━━ GIVEN RECORDS
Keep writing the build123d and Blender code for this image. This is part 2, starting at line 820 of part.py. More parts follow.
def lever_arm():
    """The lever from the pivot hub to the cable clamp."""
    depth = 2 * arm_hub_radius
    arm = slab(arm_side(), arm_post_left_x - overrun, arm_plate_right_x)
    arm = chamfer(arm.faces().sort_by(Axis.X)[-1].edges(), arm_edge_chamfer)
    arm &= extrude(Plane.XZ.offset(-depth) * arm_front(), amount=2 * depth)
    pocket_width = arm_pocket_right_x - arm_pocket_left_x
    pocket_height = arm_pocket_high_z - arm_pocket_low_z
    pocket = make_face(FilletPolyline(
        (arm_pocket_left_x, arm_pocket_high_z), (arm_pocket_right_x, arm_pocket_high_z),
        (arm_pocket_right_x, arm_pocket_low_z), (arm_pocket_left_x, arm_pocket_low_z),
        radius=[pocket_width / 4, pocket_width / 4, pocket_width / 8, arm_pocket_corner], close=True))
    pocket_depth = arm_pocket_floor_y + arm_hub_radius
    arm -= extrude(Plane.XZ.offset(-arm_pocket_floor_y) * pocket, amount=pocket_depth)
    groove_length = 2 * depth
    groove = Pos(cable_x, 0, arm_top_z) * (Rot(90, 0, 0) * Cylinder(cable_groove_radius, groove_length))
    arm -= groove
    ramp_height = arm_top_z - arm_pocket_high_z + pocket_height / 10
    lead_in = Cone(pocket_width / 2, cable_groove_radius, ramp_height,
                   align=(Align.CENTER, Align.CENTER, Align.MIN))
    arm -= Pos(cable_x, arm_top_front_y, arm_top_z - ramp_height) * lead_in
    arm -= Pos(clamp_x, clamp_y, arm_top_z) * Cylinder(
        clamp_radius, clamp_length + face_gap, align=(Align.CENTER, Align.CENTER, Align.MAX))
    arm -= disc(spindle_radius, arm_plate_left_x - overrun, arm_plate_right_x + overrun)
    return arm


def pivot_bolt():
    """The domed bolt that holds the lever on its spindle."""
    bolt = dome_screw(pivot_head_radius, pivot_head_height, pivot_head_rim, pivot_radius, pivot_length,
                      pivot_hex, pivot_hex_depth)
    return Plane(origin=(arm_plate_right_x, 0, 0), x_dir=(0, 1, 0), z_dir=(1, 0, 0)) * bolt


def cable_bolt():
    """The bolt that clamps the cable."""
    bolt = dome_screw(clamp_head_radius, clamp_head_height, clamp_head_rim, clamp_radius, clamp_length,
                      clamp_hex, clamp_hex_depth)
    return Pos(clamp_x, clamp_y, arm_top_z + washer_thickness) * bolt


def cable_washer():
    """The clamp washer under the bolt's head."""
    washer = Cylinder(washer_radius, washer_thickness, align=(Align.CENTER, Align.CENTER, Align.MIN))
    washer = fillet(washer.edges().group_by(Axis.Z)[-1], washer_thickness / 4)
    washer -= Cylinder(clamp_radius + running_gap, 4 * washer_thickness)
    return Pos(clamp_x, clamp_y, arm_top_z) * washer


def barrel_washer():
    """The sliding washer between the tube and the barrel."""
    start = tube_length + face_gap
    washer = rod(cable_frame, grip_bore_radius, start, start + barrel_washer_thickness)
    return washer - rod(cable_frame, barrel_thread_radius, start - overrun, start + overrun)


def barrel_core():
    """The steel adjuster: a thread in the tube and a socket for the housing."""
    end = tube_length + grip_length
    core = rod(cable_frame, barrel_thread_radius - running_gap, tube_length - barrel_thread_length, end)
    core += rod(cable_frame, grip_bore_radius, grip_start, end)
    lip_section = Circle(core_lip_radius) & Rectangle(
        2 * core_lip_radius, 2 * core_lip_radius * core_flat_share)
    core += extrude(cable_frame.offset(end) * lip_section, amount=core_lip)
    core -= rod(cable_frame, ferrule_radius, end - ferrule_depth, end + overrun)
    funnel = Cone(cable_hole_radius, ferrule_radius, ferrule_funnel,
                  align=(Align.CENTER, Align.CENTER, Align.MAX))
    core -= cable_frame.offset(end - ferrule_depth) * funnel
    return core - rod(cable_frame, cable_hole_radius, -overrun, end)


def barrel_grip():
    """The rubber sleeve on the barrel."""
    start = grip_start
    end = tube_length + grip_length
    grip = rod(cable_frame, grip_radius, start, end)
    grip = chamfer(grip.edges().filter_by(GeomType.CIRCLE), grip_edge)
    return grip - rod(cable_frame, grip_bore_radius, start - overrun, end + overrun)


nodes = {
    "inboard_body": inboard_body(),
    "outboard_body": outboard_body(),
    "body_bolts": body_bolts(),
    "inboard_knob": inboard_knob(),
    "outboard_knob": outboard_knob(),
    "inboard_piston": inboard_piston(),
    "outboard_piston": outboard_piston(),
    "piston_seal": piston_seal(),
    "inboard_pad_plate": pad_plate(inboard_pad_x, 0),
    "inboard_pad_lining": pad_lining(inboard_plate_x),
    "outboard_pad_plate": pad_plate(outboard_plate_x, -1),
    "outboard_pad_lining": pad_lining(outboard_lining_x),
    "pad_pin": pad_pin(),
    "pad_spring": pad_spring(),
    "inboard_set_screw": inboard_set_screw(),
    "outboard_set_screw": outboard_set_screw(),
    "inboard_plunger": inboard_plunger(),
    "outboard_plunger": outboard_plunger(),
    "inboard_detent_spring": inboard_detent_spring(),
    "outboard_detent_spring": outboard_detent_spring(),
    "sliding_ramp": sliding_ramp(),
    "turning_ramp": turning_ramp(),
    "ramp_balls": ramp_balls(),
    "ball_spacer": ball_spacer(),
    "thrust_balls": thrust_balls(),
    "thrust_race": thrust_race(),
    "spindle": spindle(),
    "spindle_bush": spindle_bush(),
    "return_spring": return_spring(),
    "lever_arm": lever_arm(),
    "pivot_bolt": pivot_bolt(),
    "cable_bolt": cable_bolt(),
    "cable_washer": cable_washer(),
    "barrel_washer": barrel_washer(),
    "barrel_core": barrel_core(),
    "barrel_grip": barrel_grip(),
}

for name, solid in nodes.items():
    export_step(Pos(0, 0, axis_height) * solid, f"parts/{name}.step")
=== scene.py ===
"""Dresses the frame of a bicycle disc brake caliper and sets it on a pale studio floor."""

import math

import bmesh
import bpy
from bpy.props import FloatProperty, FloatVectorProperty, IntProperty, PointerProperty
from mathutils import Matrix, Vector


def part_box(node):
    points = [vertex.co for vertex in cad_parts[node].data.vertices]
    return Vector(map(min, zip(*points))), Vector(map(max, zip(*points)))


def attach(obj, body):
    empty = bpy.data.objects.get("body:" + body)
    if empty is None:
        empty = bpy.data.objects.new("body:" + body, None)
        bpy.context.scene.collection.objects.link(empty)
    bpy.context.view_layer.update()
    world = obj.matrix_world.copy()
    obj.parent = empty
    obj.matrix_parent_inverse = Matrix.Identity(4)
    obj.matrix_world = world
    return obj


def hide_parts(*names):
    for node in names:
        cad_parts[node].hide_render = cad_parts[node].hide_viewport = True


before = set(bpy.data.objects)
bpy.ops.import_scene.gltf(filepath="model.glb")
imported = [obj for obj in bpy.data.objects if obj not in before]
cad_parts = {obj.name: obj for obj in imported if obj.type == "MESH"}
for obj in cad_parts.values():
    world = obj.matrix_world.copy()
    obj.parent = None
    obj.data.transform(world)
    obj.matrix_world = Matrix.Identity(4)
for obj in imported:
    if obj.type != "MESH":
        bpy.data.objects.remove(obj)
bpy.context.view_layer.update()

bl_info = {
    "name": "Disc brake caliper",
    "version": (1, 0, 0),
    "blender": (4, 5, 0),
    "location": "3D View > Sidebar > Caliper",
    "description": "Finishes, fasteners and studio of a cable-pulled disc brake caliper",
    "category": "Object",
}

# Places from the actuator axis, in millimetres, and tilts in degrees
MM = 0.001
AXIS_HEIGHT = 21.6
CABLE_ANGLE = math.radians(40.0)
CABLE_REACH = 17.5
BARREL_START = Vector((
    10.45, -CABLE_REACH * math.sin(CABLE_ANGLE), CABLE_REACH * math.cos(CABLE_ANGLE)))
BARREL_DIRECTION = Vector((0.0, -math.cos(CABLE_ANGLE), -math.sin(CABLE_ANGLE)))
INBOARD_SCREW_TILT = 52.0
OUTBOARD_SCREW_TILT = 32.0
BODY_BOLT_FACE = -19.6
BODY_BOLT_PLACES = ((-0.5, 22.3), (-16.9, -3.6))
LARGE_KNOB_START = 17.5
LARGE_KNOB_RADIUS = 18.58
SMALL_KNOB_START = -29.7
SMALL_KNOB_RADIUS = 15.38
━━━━
━━ GIVEN RECORDS
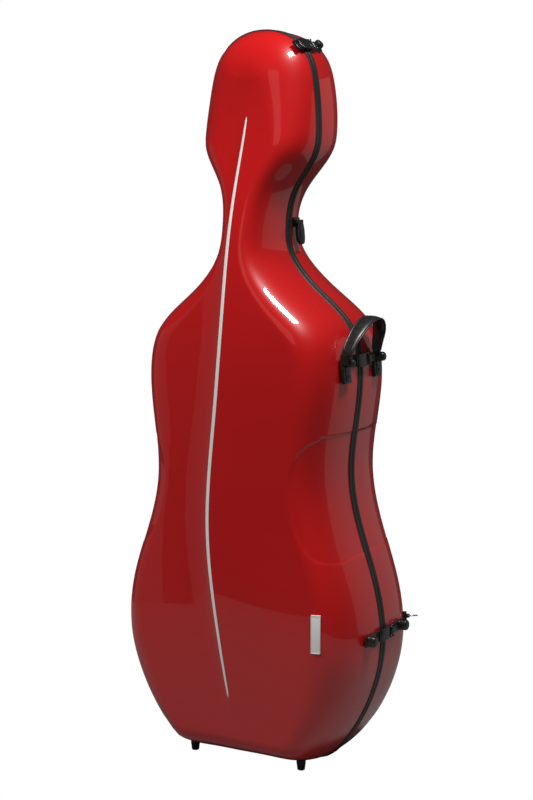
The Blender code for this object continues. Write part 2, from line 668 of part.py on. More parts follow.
━━━━
Pull out each line of the records holding the string "this".

Keep writing the build123d and Blender code for this image. This is part 2, starting at line 820 of part.py. More parts follow.
The Blender code for this object continues. Write part 2, from line 668 of part.py on. More parts follow.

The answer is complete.